PROVIDED INFORMATION:
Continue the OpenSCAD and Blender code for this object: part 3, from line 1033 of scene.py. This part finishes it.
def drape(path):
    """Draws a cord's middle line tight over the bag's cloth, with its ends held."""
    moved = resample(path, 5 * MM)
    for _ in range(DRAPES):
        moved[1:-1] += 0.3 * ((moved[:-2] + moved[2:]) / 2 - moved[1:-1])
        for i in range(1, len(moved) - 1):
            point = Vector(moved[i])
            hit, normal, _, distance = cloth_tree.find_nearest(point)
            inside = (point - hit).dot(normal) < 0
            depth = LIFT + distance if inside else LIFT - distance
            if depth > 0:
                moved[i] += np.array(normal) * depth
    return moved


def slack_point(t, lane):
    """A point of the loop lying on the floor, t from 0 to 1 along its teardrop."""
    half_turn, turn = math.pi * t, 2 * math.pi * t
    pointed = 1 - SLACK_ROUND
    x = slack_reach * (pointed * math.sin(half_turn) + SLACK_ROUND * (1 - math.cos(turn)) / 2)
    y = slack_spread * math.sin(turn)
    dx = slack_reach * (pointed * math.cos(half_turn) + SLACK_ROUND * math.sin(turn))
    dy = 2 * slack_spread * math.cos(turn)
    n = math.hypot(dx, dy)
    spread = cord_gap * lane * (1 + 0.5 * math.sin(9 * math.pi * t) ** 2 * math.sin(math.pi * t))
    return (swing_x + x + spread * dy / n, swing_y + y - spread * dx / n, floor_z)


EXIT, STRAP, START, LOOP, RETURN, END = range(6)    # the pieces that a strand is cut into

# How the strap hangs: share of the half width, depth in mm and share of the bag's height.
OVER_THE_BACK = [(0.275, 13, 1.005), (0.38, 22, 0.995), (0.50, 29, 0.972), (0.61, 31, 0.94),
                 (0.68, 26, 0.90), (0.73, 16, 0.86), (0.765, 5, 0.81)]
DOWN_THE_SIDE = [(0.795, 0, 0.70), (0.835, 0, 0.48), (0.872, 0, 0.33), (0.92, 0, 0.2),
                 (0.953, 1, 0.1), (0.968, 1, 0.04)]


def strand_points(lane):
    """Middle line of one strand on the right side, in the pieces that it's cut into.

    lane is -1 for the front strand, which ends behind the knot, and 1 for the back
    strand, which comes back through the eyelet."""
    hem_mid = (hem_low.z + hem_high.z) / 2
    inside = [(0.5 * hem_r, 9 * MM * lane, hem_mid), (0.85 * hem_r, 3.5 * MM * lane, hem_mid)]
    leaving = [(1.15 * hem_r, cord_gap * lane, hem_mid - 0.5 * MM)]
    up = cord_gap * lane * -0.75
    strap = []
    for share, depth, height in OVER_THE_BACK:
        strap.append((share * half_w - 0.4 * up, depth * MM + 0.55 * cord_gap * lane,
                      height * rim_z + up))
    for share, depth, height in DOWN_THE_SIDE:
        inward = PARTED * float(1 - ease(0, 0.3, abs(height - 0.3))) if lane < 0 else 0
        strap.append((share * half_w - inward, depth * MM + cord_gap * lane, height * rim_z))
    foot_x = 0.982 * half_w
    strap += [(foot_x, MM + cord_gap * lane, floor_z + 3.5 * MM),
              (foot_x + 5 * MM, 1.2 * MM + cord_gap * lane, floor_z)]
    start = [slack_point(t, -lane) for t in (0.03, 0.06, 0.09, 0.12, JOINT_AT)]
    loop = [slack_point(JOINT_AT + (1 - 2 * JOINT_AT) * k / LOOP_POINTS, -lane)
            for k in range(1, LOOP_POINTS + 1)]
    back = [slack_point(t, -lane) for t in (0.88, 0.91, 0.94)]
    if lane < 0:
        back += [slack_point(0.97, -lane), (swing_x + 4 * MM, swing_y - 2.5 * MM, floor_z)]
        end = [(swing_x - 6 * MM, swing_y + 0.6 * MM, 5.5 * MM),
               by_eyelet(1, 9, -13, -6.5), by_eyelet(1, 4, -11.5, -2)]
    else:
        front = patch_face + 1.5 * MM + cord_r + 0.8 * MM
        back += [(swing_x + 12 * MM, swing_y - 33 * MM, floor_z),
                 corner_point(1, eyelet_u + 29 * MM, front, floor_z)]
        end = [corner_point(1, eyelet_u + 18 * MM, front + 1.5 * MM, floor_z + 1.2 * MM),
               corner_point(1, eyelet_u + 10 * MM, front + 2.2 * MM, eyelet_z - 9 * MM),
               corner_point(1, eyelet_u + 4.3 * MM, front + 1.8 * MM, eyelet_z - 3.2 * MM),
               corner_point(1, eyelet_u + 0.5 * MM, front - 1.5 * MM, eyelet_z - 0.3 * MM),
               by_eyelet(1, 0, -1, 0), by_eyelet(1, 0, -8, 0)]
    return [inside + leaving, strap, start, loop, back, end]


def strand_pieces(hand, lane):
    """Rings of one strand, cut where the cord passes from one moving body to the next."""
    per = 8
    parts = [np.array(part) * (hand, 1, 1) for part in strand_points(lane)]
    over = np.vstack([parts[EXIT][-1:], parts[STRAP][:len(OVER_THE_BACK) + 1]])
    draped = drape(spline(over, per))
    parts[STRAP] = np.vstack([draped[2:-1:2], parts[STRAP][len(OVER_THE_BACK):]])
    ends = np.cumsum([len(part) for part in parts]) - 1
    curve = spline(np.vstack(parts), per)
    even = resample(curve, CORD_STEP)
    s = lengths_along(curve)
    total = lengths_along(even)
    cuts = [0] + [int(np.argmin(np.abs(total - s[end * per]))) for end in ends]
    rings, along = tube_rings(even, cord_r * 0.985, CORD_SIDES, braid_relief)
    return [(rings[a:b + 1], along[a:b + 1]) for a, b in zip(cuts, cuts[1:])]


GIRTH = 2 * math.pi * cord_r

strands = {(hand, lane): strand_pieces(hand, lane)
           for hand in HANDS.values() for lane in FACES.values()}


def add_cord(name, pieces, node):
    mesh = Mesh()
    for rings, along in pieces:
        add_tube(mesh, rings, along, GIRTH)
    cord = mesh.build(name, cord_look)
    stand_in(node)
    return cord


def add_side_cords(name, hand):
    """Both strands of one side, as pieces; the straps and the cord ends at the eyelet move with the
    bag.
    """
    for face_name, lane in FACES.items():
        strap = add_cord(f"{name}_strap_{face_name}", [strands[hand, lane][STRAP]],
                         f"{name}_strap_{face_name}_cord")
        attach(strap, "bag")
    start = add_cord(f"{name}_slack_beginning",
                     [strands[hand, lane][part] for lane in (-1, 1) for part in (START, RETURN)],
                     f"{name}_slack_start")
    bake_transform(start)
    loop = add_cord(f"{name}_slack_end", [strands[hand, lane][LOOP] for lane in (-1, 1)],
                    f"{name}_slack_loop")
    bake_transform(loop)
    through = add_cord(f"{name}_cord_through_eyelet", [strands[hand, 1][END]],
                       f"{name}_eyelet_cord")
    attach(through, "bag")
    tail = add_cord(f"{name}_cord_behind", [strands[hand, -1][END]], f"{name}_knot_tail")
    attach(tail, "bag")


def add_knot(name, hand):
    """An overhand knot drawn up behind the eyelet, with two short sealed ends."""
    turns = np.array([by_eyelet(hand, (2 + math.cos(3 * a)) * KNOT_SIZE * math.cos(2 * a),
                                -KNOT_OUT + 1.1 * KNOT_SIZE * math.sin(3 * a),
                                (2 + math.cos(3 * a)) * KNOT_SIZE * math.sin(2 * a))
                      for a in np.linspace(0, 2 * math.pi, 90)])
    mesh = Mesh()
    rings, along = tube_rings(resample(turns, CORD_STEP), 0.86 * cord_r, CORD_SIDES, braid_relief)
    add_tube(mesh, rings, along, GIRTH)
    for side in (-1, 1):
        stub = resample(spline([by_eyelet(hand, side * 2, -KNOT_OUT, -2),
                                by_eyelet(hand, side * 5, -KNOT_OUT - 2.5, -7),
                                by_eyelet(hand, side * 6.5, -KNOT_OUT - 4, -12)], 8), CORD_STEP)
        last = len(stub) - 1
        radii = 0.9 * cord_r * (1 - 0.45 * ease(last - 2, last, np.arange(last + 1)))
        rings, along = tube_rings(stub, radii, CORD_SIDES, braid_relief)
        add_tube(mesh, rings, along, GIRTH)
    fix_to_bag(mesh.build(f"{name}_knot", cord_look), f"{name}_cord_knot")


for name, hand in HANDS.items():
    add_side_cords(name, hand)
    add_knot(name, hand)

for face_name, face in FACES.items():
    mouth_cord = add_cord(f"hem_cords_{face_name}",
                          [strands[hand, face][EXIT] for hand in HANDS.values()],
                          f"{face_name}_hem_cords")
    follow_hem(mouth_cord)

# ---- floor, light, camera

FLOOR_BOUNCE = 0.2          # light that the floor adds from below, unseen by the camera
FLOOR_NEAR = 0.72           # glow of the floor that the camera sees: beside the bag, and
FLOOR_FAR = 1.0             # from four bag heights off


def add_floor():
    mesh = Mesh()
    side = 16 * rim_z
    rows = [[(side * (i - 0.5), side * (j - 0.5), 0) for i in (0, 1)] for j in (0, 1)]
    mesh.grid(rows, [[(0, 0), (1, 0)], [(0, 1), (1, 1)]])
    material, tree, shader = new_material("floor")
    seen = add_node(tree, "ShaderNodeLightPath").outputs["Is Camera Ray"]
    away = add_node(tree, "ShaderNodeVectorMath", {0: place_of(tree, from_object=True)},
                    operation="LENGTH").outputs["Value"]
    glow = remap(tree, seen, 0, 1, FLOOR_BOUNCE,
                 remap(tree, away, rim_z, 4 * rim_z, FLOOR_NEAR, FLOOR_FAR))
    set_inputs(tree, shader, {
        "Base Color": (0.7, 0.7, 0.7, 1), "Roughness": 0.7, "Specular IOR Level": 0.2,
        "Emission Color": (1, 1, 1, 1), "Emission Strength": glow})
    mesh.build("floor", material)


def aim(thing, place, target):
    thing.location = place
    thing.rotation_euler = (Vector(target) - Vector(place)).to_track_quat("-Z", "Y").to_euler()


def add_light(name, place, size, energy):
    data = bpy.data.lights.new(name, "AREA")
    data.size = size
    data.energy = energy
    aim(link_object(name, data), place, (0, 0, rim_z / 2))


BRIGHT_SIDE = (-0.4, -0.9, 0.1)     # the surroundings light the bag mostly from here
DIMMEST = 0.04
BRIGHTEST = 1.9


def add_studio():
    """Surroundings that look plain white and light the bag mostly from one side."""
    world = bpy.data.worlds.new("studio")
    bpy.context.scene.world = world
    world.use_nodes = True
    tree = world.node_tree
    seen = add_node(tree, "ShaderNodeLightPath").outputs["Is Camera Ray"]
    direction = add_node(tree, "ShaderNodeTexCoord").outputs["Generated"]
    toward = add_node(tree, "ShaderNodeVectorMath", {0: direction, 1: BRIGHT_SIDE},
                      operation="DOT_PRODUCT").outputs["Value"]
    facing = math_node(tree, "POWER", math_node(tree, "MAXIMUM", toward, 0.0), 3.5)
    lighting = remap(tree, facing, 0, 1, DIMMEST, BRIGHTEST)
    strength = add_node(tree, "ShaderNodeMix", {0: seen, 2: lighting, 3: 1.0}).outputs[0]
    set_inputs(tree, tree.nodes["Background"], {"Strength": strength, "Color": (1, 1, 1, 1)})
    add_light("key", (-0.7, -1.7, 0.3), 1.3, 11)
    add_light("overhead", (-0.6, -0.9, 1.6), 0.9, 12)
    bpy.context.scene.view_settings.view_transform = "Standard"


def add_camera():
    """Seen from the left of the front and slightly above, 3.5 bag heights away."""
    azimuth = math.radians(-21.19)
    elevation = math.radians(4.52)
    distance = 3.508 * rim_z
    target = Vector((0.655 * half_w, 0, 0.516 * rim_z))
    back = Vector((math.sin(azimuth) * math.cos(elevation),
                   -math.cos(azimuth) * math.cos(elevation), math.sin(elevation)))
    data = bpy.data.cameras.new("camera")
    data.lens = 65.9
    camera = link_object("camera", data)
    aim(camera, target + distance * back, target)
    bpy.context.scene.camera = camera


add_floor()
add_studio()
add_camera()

* * *

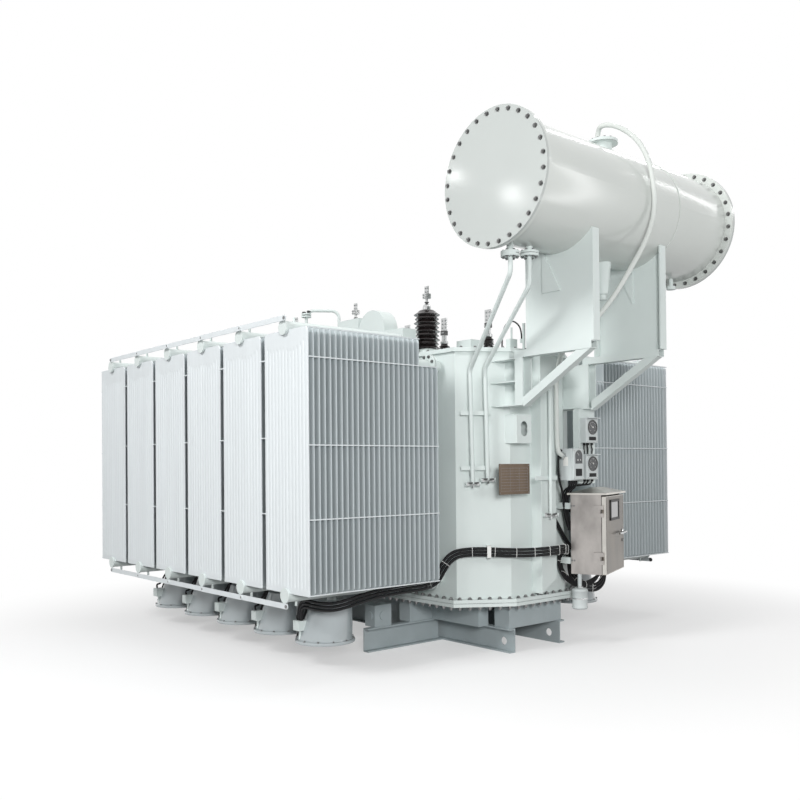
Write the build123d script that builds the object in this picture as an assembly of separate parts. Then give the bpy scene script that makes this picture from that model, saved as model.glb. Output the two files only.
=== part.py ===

INSTRUCTION: From the listing above, return each line with the word "tail".

COMPLETE RESPONSE:
    tail = add_cord(f"{name}_cord_behind", [strands[hand, -1][END]], f"{name}_knot_tail")
    attach(tail, "bag")